A new Legislative session began Wednesday, with Gov. Sean Parnell introducing a new oil tax bill for the lawmakers to consider
Two other bills, a highly controversial in-state gas pipeline bill and a much less controversial sex trafficking bill were carried over from the regular legislative session that ended Monday.
The regular session debate deadlocked on oil taxes, with the House of Representatives aligned with Parnell in pushing big cuts, and the Senate resisting and offering smaller, more targeted cuts.
Parnell’s new bill would provide a reduction in income to the state of more than $1 billion in its first full year, with varying amounts at various prices and production levels in future years, according to Parnell’s Department of Revenue.

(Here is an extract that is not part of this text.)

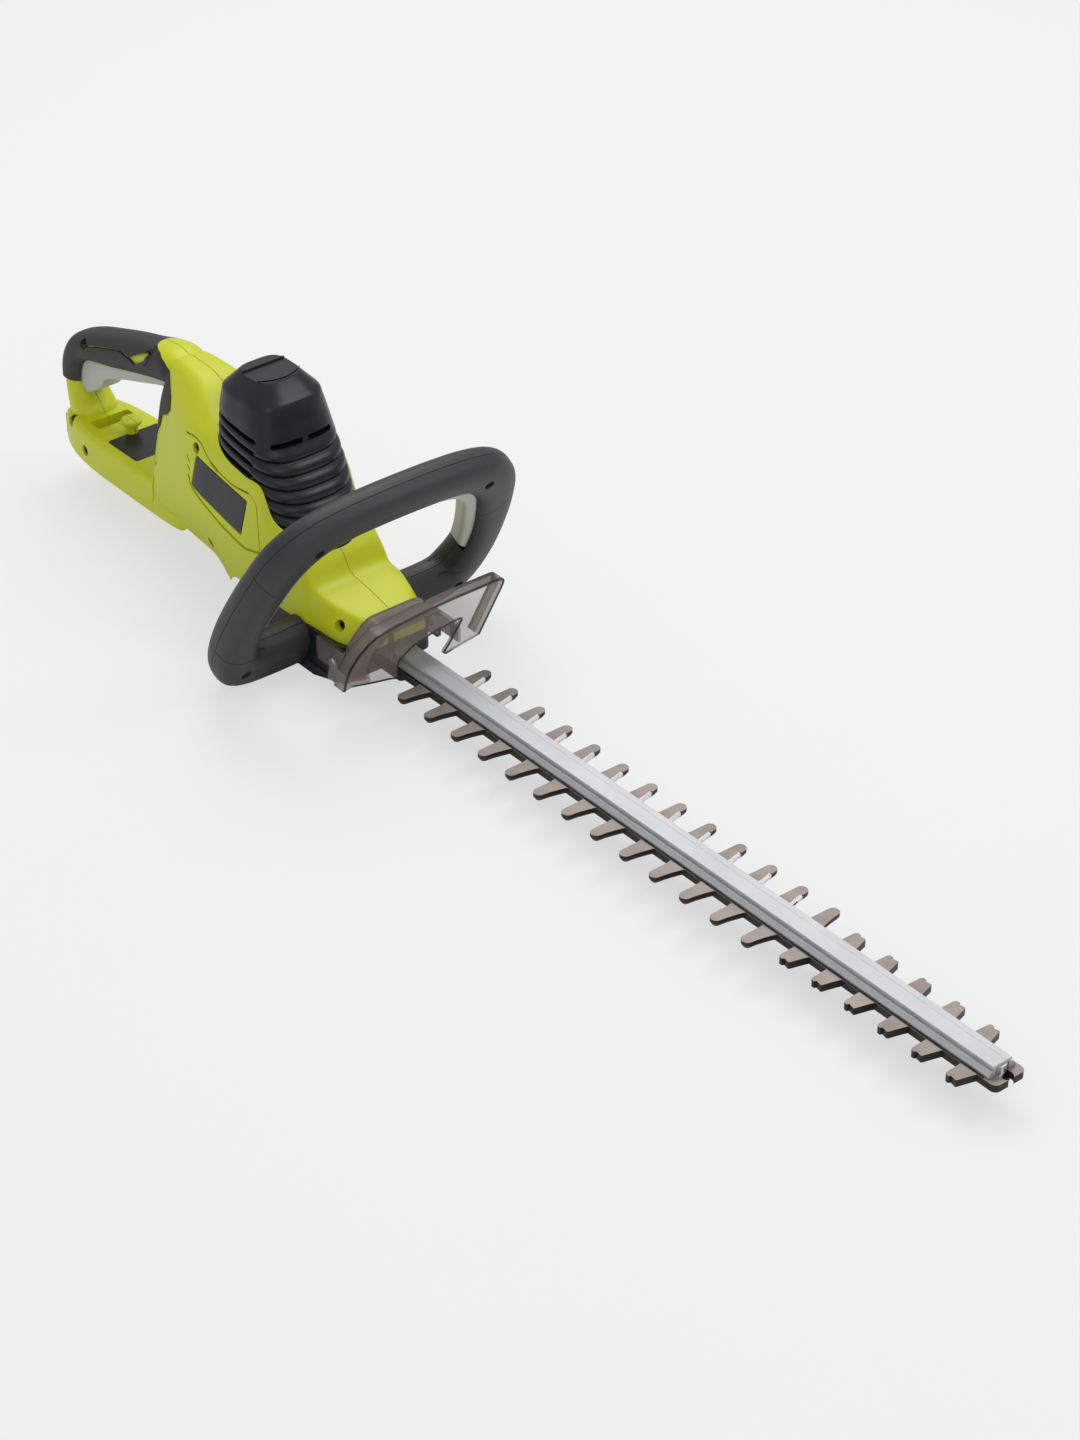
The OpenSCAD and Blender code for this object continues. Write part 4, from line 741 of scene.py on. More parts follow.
def paint(name):
    """Material of a name, made the first time that it is asked for."""
    if name in PAINTS:
        return PAINTS[name]
    c = colours()
    makers = {
        "lime_shell": lambda n: moulded(n, c.lime, 0.42, 0.6, 0.03, lime_seam_and_bore_shade),
        "soft_cover": lambda n: moulded(n, c.soft, 0.62, 0.45, 0.05, middle_seam, 0.2),
        "front_handle_grey": lambda n: moulded(n, c.handle, 0.50, 0.5, 0.045, handle_seams, 0.2),
        "tower_black": lambda n: moulded(n, c.black, 0.36, 0.7, 0.05, None, 0.25, 0.22, 0.28),
        "case_black": lambda n: moulded(n, shade(c.black, 1.25), 0.44, 0.6, 0.04, None, 0.25),
        "plate_black": lambda n: moulded(n, shade(c.black, 1.5), 0.40, 0.35, 0.015, None, 0.1),
        "label_black": lambda n: moulded(n, shade(c.black, 1.3), 0.30, 0.3, 0.008, None, 0.1),
        "trigger_grey": lambda n: moulded(n, c.grey, 0.40, 0.5, 0.02, None, 0.1),
        "lime_flat": lambda n: moulded(n, c.lime, 0.42, 0.6, 0.02, None, 0.1),
        "guard_smoke": lambda n: smoked(n, c.smoke),
        "blade_steel": lambda n: ground_blade(n, c.steel),
        "rail_bright": lambda n: metal(n, c.bright, 0.62, (60, 1, 1), 0.35, 0.10, 0.008,
                                       shade(c.bright, 0.93)),
        "zinc": lambda n: metal(n, c.zinc, 0.34, (1, 1, 1), 0.8, 0.15, 0.01),
        "screw_black": lambda n: metal(n, (0.03, 0.03, 0.032), 0.40, (1, 1, 1), 0.6, 0.3, 0.01),
        "gear_steel": lambda n: metal(n, (0.33, 0.33, 0.34), 0.30, (1, 1, 9), 0.4, 0.3, 0.01, None, 0.2),
        "die_cast": lambda n: metal(n, (0.52, 0.53, 0.54), 0.50, (1, 1, 1), 0.9, 0.3, 0.03),
        "bronze": lambda n: metal(n, (0.50, 0.30, 0.14), 0.38, (1, 1, 5), 0.4, 0.3, 0.01),
        "motor_can": lambda n: metal(n, (0.46, 0.47, 0.49), 0.30, (1, 1, 30), 0.4, 0.15, 0.008),
        "magnet": lambda n: moulded(n, (0.045, 0.045, 0.05), 0.55, 0.4, 0.02),
        "winding": lambda n: metal(n, (0.62, 0.26, 0.10), 0.35, (1, 12, 1), 0.6, 0.5, 0.04),
        "carbon": lambda n: moulded(n, (0.03, 0.03, 0.03), 0.6, 0.3, 0.02),
        "board": lambda n: moulded(n, (0.015, 0.14, 0.05), 0.35, 0.8, 0.01),
        "sleeve": lambda n: moulded(n, (0.05, 0.10, 0.28), 0.3, 0.8, 0.01),
        "core_steel": lambda n: metal(n, (0.40, 0.34, 0.22), 0.45, (1, 30, 1), 0.5, 0.45, 0.03),
        "contact": lambda n: metal(n, (0.72, 0.50, 0.20), 0.25, (1, 1, 9), 0.5, 0.15, 0.008),
        "insulation": lambda n: moulded(n, (0.36, 0.02, 0.02), 0.4, 0.6, 0.01),
    }
    PAINTS[name] = makers[name](name)
    return PAINTS[name]


# ------------------------------------------------------------------ housings and grip

SIDE_PLATE = [(-211.6, 90), (-153.6, 80.6), (-158.6, 54.2), (-215.4, 67)]
PLATE_POCKET = [(-212.5, 91.0), (-152.7, 81.4), (-157.8, 53.2), (-216.4, 66.3)]
UPPER_SLIT = [(-228, 99.8), (-218, 101.8), (-207, 100.6), (-199, 95.0), (-191, 90.3), (-169.4, 86.2),
              (-151.5, 87.6)]
LOWER_SLIT = [(-220.3, 71.7), (-218.6, 67.4), (-215, 64.6), (-183.5, 51.8), (-155, 44.8), (-138.2, 48.6)]
FRONT_LINE = [(-151, 87.6), (-143.4, 84), (-138.2, 49.5)]
PAD = [(-313, 27), (-282, 38), (-285.5, 15.5), (-321.5, 9.5)]
WINDOW = [(-326.5, 108.8), (-319.2, 106.4), (-305, 115.6), (-301.6, 122.6), (-309, 119.4)]
COVER_LINE = [(-386, 92.6), (-376, 97.0), (-355, 104.2), (-337, 109.8), (-325.5, 108.6)]
COVER_FOLD = [(-304.6, 111.4), (-296, 121.5), (-297, 131)]
BAY = ((-283, -24, -1), (-215, 24, 40))
ARM_TOP = 33.0
HOOK_X = -352.0
SLOT_X = -376.0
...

Interviews with members of the Juneau legislative delegation indicate Parnell may have some difficulty getting the new bill through the full Legislature as well.

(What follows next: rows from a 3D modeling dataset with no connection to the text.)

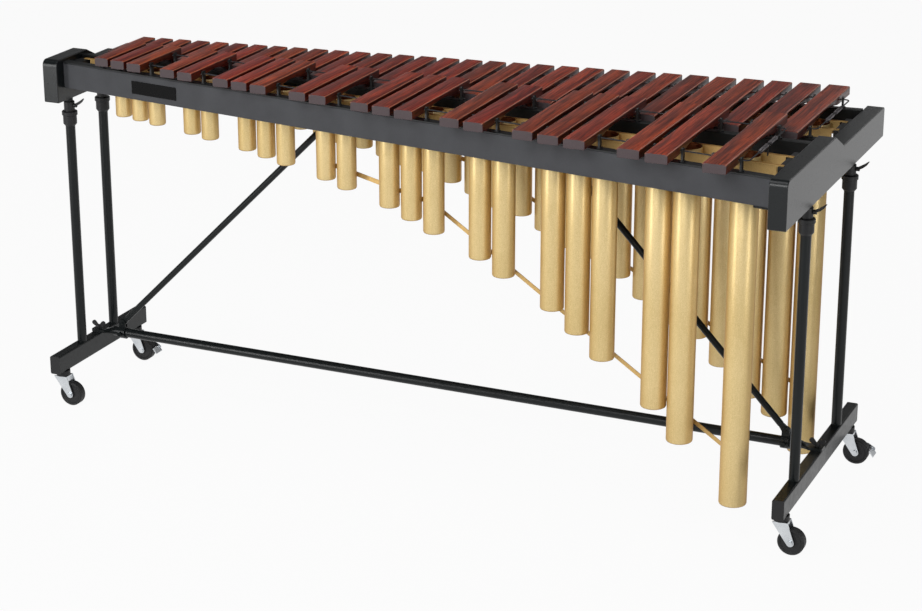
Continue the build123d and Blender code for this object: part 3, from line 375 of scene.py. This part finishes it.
def rosewood():
    """Dark streaks and fine pores along Y, a tone for each plank, dull ends, painted shade on the
    sides and a painted highlight on the top edges.
    """
    material, tree, shader, board = blank_finish("rosewood")
    plank = add(tree, "ShaderNodeAttribute", attribute_name="plank").outputs["Fac"]
    cut_from = add(tree, "ShaderNodeCombineXYZ", {
        axis: calc(tree, "MULTIPLY", plank, far) for axis, far in zip("XYZ", PLANK_SHIFT)})
    board = add(tree, "ShaderNodeVectorMath", {0: board, 1: cut_from.outputs[0]},
                operation="ADD").outputs[0]
    bend = calc(tree, "MULTIPLY", spots(tree, board, 5, 2.0, (1, 0.5, 1)), 0.03)
    shift = add(tree, "ShaderNodeCombineXYZ", {"X": bend}).outputs[0]
    board = add(tree, "ShaderNodeVectorMath", {0: board, 1: shift}, operation="ADD").outputs[0]
    bands, streaks, pores, rings = [spots(tree, board, *noise)
                                    for noise in (BANDS, STREAKS, PORES, RINGS)]
    grain = between(tree, bands, 0.34, 0.66, 0.0, 1.0)
    grain = blend_colours(tree, grain, LATE_WOOD, EARLY_WOOD)
    grain = blend_colours(tree, between(tree, streaks, 0.4, 0.56, 0.75, 0.0), grain, STREAK_BROWN)
    grain = blend_colours(tree, between(tree, pores, 0.3, 0.44, 0.6, 0.0), grain, PORE_BROWN)
    lot = calc(tree, "FRACT", calc(tree, "MULTIPLY", plank, TONE_FOLD))
    wood = add(tree, "ShaderNodeHueSaturation", {
        "Hue": between(tree, plank, 0, 1, 0.495, 0.507),
        "Value": between(tree, lot, 0, 1, 0.8, 1.3), "Color": grain}).outputs[0]
    normal = add(tree, "ShaderNodeNewGeometry").outputs["Normal"]
    facing = add(tree, "ShaderNodeSeparateXYZ", {0: normal}).outputs
    sideways, endways = [calc(tree, "ABSOLUTE", facing[axis]) for axis in "XY"]
    # Painted shade: the side faces are darkened towards a dark brown.
    flank_shade = between(tree, sideways, 0.5, 0.85, 0.0, 0.72)
    wood = blend_colours(tree, flank_shade, wood, PAINTED_FLANK_SHADE)
    across = calc(tree, "GREATER_THAN", endways, 0.7)
    wood = blend_colours(tree, across, wood, blend_colours(tree, rings, *END_GRAIN))
    form = add(tree, "ShaderNodeAttribute", attribute_name="form").outputs["Vector"]
    form = add(tree, "ShaderNodeSeparateXYZ", {0: form}).outputs
    # Painted highlight: paler wood along the top long edges, strongest on the middle of each
    # rounding.
    edges = [between(tree, place, 0.55, 0.86, 0.0, 1.0)
             for place in (calc(tree, "ABSOLUTE", form["X"]), form["Z"])]
    painted_highlight = calc(tree, "MULTIPLY", calc(tree, "MULTIPLY", *edges), 0.6)
    lacquer = between(tree, streaks, 0.3, 0.7, 0.38, 0.27)
    plug(tree, shader, {
        "Base Color": blend_colours(tree, painted_highlight, wood, PAINTED_HIGHLIGHT_WOOD),
        "Roughness": calc(tree, "MAXIMUM", lacquer, calc(tree, "MULTIPLY", across, 0.62)),
        "Normal": raised(tree, pores, 0.35, 0.00012), "Specular IOR Level": 0.2})
    return material


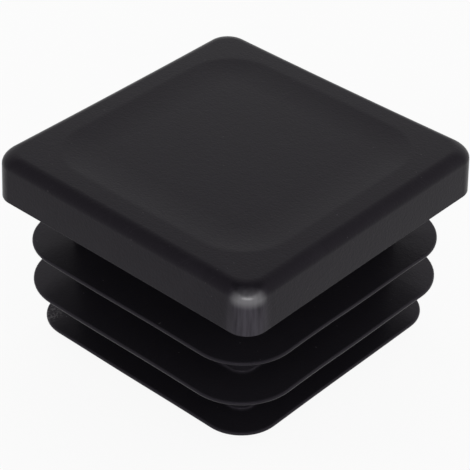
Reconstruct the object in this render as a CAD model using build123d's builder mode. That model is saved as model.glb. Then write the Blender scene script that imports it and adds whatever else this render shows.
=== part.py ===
from build123d import *
from math import cos, radians, sin, tan
import os

os.makedirs("parts", exist_ok=True)

# A square end cap of black polyethylene for a 30 x 30 mm tube, moulded in one piece.
# A flat head closes the end of the tube. Under it a hollow square stem carries three thin
# fins, which bend against the inner walls of the tube and hold the cap there by friction.
# The origin is the centre of the stem's lower rim, +Z runs up to the head, and the flats
# are square to X and Y. Sizes are in millimetres and angles in degrees.

# The tube that the cap closes
tube_width = 30.0
tube_wall = 1.0  # the thinnest wall that the fins still grip

# Head, as wide as the tube where it rests on it, and narrowing a little upwards
head_height = 4.5
head_draft = 1.5
head_corner_radius = 2.0  # the four upright corners
head_top_radius = 1.15  # the soft edge all round the top

# Shallow dish in the top of the head, which falls in a soft S from a flat border
dish_border = 2.6  # from the edge of the head's top to the lip
dish_lip_radius = 5.0
dish_slope = 5.0
dish_slope_run = 0.3  # the straight part between the two curves, along the slope
dish_foot_radius = 38.0
dish_floor_corner = 1.0

# Stem, narrowing downwards
stem_gap = 3.45  # from the tube's inner wall to the stem, just under the head
stem_tail = 0.8  # what stands out below the root of the lowest fin
stem_corner_radius = 1.2
stem_draft = 1.0
stem_root_radius = 0.4
stem_wall = 1.6  # at the lower rim, where it is thinnest
stem_rim_chamfer = 0.3

# Hollow in the stem, open at the bottom and narrowing upwards
head_floor = 2.5  # from the end of the hollow to the top of the head
hollow_corner_radius = 1.2
hollow_draft = 1.0
hollow_end_chamfer = 0.4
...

Rep. Cathy Muñoz, R-Juneau, who supported Parnell’s oil tax cut in the last session, said her colleagues have only just begun to dig into the new bill. But she praised what she’d seen so far, calling it “encouraging”
“It looks like the governor has taken some of the better points of the Senate version” for inclusion in his new proposal, she said.

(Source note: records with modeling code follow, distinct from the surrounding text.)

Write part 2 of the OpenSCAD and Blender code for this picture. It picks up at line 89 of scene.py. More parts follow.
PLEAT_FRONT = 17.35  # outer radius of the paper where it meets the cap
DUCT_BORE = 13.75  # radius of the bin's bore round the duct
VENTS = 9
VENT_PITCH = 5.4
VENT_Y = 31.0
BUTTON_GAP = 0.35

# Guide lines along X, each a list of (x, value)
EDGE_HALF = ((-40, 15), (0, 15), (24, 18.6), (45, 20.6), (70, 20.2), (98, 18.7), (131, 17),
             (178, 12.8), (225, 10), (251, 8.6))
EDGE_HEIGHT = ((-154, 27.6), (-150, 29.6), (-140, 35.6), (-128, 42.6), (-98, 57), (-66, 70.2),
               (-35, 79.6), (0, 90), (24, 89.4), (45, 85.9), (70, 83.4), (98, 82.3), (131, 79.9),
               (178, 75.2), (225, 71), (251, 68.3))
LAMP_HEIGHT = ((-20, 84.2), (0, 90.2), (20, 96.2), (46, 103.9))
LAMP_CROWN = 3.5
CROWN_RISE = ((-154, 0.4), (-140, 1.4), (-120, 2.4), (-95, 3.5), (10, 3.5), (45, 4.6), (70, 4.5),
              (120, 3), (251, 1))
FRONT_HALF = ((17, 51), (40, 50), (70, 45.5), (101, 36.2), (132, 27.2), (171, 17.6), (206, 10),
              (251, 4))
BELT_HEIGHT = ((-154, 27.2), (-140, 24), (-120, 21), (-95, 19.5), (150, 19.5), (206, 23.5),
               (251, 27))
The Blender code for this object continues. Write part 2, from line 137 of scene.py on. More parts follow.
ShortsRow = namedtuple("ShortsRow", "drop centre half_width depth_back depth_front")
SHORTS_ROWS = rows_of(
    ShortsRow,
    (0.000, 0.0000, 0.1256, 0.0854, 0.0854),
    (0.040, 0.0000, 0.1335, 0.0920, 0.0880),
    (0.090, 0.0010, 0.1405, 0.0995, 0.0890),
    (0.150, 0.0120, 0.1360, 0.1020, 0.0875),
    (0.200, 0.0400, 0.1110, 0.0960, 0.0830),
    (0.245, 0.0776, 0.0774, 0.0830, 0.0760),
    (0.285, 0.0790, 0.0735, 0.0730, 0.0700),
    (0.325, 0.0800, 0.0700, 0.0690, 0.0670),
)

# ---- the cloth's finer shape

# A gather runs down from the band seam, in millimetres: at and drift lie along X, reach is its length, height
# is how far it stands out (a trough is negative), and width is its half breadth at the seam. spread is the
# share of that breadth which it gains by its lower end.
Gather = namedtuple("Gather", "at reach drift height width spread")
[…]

The Senate, in the last days of the just-ended session offered to slash taxes on new oil fields, but did so with little debate and gave the House little time to respond.
Muñoz said Parnell’s inclusion of that tax cut in his new proposal “is showing me that he’s trying to build bridges with the Senate.”
In addition to the new fields tax break, Parnell is also proposing a new 40 percent “gross revenue exclusion” for the state’s currently producing “legacy” fields, putting a cap on the maximum tax rate companies would pay and expanded well lease expenditure credits.
Rep. Beth Kerttula, D-Juneau, who has led House opposition to Parnell’s tax cuts, said she didn’t like what she saw in her first look at the new bill.
“This is just a more complicated way to give away the same amount of money,” she said.
While Parnell’s call for the special session left two bills alive, it requires introduction of a new oil tax bill that will then have to pass through both houses of the Legislature.
Kerttula said she’d continue to fight against Parnell’s proposals.
“We shouldn’t be reducing anything without having the proof there’s going to be more production because we need to pay for the schools, the roads, the hospitals, the teachers — Alaska needs to be a strong state,” she said.
While the Senate was still in session Wednesday, Juneau Democratic Sen. Dennis Egan said what he’d learned so far wasn’t good.
“To be honest, I haven’t looked at it, but people more knowledgeable than I have looked at it and we’ve had conversations. They’re not enthused about it,” Egan said.
Special sessions automatically run for up to 30 days, and Egan said it would likely take most of that time.
Some legislators may head home after initial meetings if they’re not on the Finance and Resources committees that will be doing most of the work on the oil tax bill and an in-state natural gas pipeline bill, he said.
Egan is on the Senate Finance Committee; Muñoz is on the House Resources Committee.